The area will be declared a no-take “general protection zone” where no commercial fishing will be allowed for 35 years and nothing can be removed, including marine life and minerals.

The proposal was introduced by New Zealand and the US, and was unanimously accepted by all nations’ representatives.

As part of the compromise, there will be special zones where fishing from krill and toothfish will be allowed for research purposes.

It is the first marine park created in international waters and will set a precedent for further moves to help the world achieve the International Union for the Conservation of Nature’s recommendation that 30% of the world’s oceans be protected.

The Ross Sea only comprise 2% of the Southern Ocean but is home to 38% of the world's Adelie penguins, 30% of the world's Antarctic petrels and around 6% of the world's population of Antarctic minke whales.

Scientists have also estimated that the Southern ocean produces roughly three quarters of the nutrients that sustain life in all oceans around the world.

Evan Bloom from the US state department, said: “I think it’s a really significant moment. We’ve been working towards this for many years. It’s taken time to get consensus but now we have established the world’s largest marine protected area.”

Chris Johnson, WWF-Australia’s ocean science manager, said: “Today’s agreement is a turning point for the protection of Antarctica and the Southern Ocean.

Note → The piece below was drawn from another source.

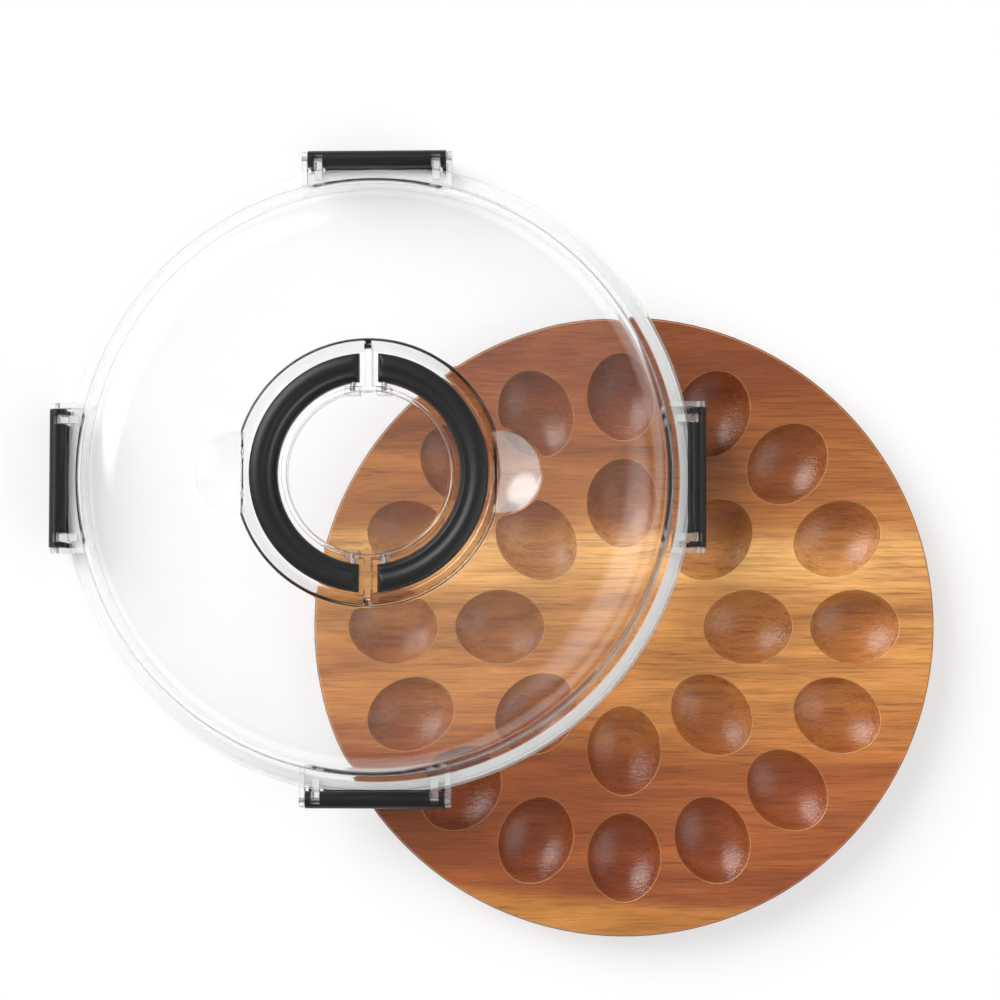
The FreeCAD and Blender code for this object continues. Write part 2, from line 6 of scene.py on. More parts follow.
import bmesh
import bpy
import numpy as np
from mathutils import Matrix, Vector


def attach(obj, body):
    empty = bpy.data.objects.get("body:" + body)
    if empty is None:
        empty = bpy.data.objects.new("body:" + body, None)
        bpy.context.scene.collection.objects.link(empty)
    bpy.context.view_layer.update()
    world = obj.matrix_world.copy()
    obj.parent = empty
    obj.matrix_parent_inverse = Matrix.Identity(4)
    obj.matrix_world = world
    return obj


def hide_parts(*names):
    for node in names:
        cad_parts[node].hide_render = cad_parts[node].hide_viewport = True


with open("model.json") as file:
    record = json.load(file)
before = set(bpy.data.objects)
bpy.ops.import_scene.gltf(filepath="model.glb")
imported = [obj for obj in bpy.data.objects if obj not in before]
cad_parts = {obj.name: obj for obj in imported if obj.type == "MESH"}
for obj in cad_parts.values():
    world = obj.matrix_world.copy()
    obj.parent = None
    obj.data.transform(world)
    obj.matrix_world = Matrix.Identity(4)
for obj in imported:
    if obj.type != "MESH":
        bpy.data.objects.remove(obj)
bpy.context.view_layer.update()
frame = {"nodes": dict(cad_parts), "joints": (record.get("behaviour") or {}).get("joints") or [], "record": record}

# Metres: the picture's middle, one pixel at the board's top, the board, the camera's height, the floor.
VIEW_CENTRE = (-0.0721, 0.0738)
PIXEL = 0.581e-3
PICTURE = 1000
BOARD_RADIUS, BOARD_TOP = 0.18, 0.022
CAMERA_HEIGHT = 2.0
FLOOR_HALF = 15.0
MM = 0.001

# Lid sizes in millimetres, in the lid's own axes. Ears and pegs are SUNK into the moulding.
WALL = 2.5
FLANGE_UNDER, FLANGE_TOP, STEP, STEP_DROP = 22.3, 24.5, 179.6, 0.8
SKIRT_IN, SKIRT_OUT, SKIRT_FOOT, SHELF = 180.8, 182.8, 15.3, 179.4
DOME_BASE, DOME_TOP, SHOULDER, DRAFT = 172.0, 82.0, 36.0, 2.5
CHANNEL_IN, CHANNEL_OUT, CHANNEL_FLOOR, CHANNEL_DRAFT = 48.6, 74.0, 68.5, 22.0
RIB_HALF, RIB_REFERENCE = 2.0, 60.0
SCOOP, SCOOP_DEPTH, SCOOP_BLEND = 23.5, 8.0, 0.7
PIN_RADIUS, PIN_HEIGHT = 185.0, 28.0
EAR_IN, EAR_OUT, EAR_TOP, EAR_ROUND, EAR_NEAR, EAR_FAR = 165.6, 178.0, 30.2, 4.4, 40.5, 43.5
PEG_IN, PEG_ROUND, PEG_NEAR, PEG_FAR = 173.4, 2.0, 32.05, 36.35
BLOCK_MIDDLE, BLOCK_HALF, BLOCK_FOOT, BLOCK_TOP, BLOCK_NEAR, BLOCK_FAR = 8.8, 4.0, 67.0, 82.8, 43.75, 48.35
SUNK = 0.1

# Handle sizes in millimetres: section, ends, and the recess for the grip pad in its underside.
HANDLE_IN, HANDLE_OUT, HANDLE_FOOT, HANDLE_TOP, HANDLE_END = 51.7, 67.5, 68.9, 80.9, 5.4
END_ROUND, PAD_EDGE, PAD_DEPTH, PAD_START = 2.5, 1.6, 1.6, 30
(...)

This is important not just for the incredible diversity of life that it will protect, but also for the contribution it makes to building the resilience of the world’s ocean in the face of climate change.”

Lewis Pugh, the UN Patron for the Oceans, said: "I'm absolutely overjoyed. This is the biggest protected area on the land or the sea, this is the first large scale MPA on the high seas…For me this is an issue about justice - justice between generations. There seems to be something fundamentally wrong with us destroying our oceans so our children and grandchildren have absolutely nothing."